◆ EXERCISE AIM:
Extract, unchanged, every line from the top of the material below through the line with "a weighted foot.", and no more.

◆ INFORMATION SHOWN:

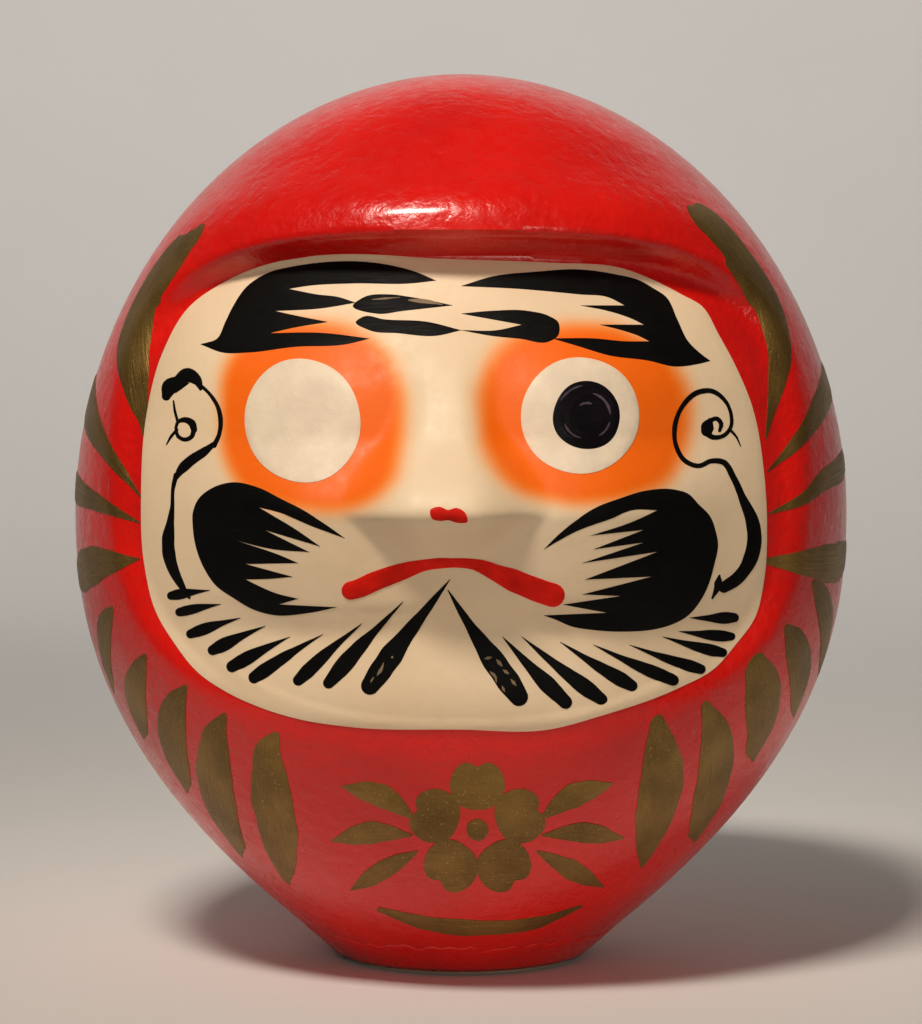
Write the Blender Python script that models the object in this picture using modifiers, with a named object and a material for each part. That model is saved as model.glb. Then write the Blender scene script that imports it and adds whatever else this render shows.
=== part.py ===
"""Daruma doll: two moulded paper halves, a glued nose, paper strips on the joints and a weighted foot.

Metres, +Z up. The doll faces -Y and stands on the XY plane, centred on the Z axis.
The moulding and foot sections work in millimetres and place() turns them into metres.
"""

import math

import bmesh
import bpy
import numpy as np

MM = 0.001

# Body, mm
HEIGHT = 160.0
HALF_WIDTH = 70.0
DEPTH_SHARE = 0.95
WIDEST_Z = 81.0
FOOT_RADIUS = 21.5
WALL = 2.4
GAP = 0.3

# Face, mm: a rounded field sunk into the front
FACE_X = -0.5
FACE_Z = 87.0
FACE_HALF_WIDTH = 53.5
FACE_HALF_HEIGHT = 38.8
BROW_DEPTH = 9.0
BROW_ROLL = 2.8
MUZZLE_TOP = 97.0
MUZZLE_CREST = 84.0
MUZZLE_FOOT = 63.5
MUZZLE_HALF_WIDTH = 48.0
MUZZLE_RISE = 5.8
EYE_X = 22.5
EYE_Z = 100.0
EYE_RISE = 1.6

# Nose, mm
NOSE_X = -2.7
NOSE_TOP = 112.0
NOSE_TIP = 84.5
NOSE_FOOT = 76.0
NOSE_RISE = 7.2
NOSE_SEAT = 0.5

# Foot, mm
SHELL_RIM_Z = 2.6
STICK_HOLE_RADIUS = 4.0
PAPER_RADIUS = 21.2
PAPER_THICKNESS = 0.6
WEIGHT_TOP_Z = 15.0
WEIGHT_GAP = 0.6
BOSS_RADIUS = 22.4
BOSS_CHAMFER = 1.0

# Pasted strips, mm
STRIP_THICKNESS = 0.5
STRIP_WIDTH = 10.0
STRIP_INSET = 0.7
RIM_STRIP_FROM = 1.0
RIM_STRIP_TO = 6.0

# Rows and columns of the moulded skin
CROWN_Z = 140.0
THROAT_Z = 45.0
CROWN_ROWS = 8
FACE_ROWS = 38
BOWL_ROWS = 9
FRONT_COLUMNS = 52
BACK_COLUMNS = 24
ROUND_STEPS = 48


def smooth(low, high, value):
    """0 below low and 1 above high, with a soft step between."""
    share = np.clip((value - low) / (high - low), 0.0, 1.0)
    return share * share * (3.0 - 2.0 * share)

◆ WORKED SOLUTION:
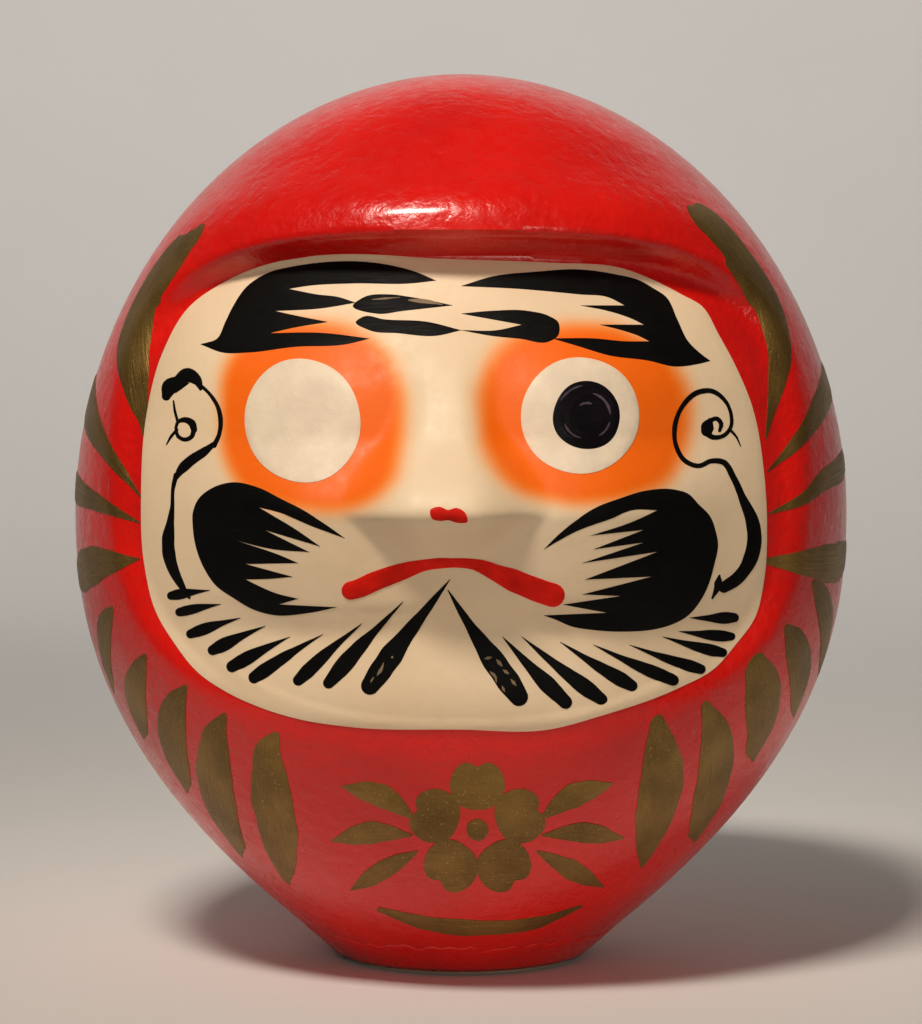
Write the Blender Python script that models the object in this picture using modifiers, with a named object and a material for each part. That model is saved as model.glb. Then write the Blender scene script that imports it and adds whatever else this render shows.
=== part.py ===
"""Daruma doll: two moulded paper halves, a glued nose, paper strips on the joints and a weighted foot.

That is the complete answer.